> **PROBLEM TO WORK ON**
Give the entries again, word for word.

[Modeling code records]
————

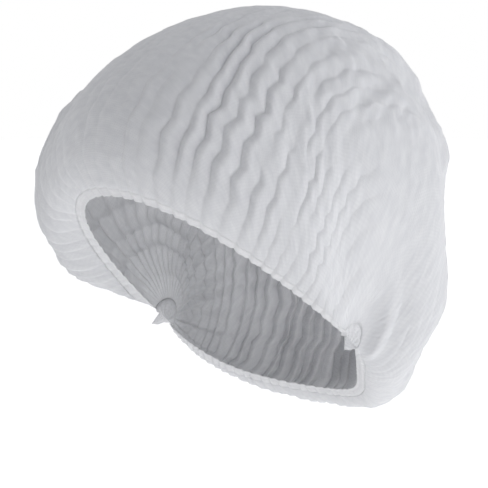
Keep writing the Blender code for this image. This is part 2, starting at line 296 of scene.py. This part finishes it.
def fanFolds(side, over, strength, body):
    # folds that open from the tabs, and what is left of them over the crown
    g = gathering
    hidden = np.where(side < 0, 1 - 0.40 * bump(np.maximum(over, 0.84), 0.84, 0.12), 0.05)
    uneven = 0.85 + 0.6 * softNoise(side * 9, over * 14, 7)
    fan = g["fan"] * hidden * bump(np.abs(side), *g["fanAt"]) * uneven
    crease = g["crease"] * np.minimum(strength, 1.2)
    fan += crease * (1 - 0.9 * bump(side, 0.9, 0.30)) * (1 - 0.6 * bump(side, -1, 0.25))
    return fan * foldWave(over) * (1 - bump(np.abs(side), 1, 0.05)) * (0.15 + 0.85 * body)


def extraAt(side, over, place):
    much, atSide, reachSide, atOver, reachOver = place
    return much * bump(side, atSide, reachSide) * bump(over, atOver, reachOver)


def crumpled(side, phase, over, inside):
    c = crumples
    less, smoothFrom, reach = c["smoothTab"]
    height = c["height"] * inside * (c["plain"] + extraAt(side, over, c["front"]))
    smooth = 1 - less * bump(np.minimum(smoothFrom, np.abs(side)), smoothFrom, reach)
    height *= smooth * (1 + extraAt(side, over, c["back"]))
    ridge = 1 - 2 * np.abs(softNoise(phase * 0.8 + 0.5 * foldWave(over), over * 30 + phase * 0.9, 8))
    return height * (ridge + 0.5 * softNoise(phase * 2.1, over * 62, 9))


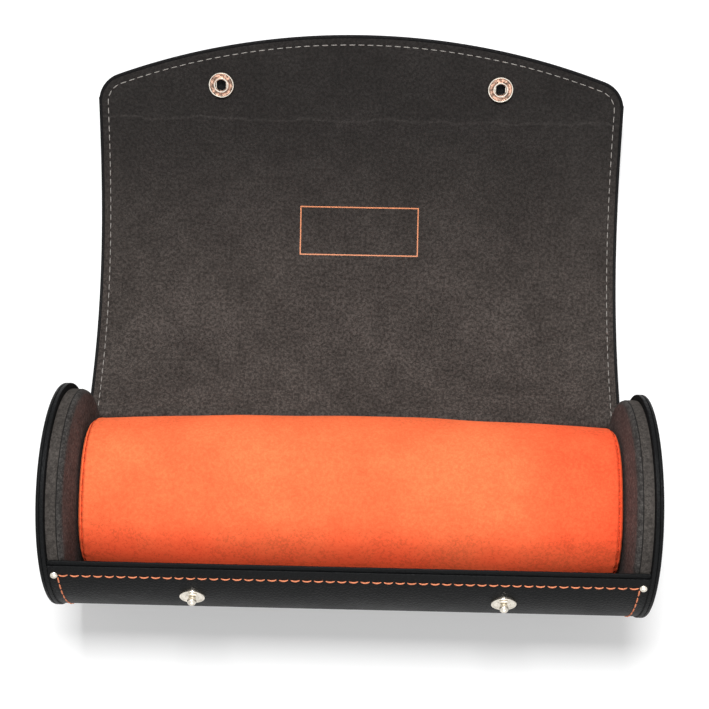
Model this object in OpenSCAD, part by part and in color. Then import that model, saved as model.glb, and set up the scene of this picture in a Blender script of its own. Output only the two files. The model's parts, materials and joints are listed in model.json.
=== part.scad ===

————

> **EXERCISE RESULT**
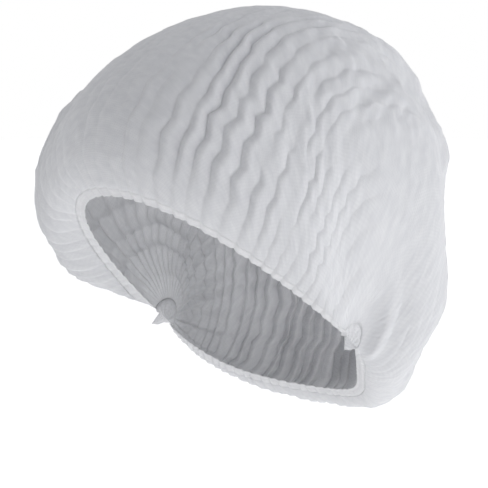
Keep writing the Blender code for this image. This is part 2, starting at line 296 of scene.py. This part finishes it.
def fanFolds(side, over, strength, body):
    # folds that open from the tabs, and what is left of them over the crown
    g = gathering
    hidden = np.where(side < 0, 1 - 0.40 * bump(np.maximum(over, 0.84), 0.84, 0.12), 0.05)
    uneven = 0.85 + 0.6 * softNoise(side * 9, over * 14, 7)
    fan = g["fan"] * hidden * bump(np.abs(side), *g["fanAt"]) * uneven
    crease = g["crease"] * np.minimum(strength, 1.2)
    fan += crease * (1 - 0.9 * bump(side, 0.9, 0.30)) * (1 - 0.6 * bump(side, -1, 0.25))
    return fan * foldWave(over) * (1 - bump(np.abs(side), 1, 0.05)) * (0.15 + 0.85 * body)


def extraAt(side, over, place):
    much, atSide, reachSide, atOver, reachOver = place
    return much * bump(side, atSide, reachSide) * bump(over, atOver, reachOver)


def crumpled(side, phase, over, inside):
    c = crumples
    less, smoothFrom, reach = c["smoothTab"]
    height = c["height"] * inside * (c["plain"] + extraAt(side, over, c["front"]))
    smooth = 1 - less * bump(np.minimum(smoothFrom, np.abs(side)), smoothFrom, reach)
    height *= smooth * (1 + extraAt(side, over, c["back"]))
    ridge = 1 - 2 * np.abs(softNoise(phase * 0.8 + 0.5 * foldWave(over), over * 30 + phase * 0.9, 8))
    return height * (ridge + 0.5 * softNoise(phase * 2.1, over * 62, 9))


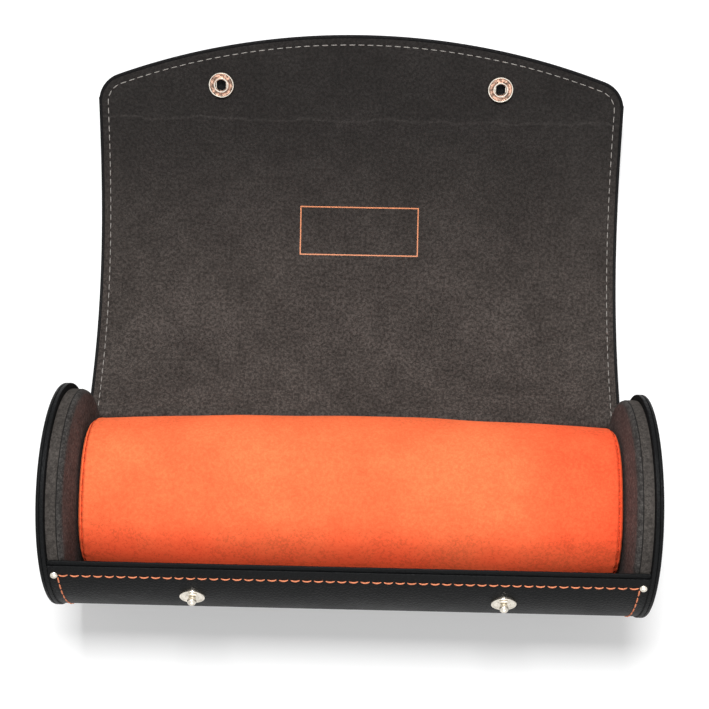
Model this object in OpenSCAD, part by part and in color. Then import that model, saved as model.glb, and set up the scene of this picture in a Blender script of its own. Output only the two files. The model's parts, materials and joints are listed in model.json.
=== part.scad ===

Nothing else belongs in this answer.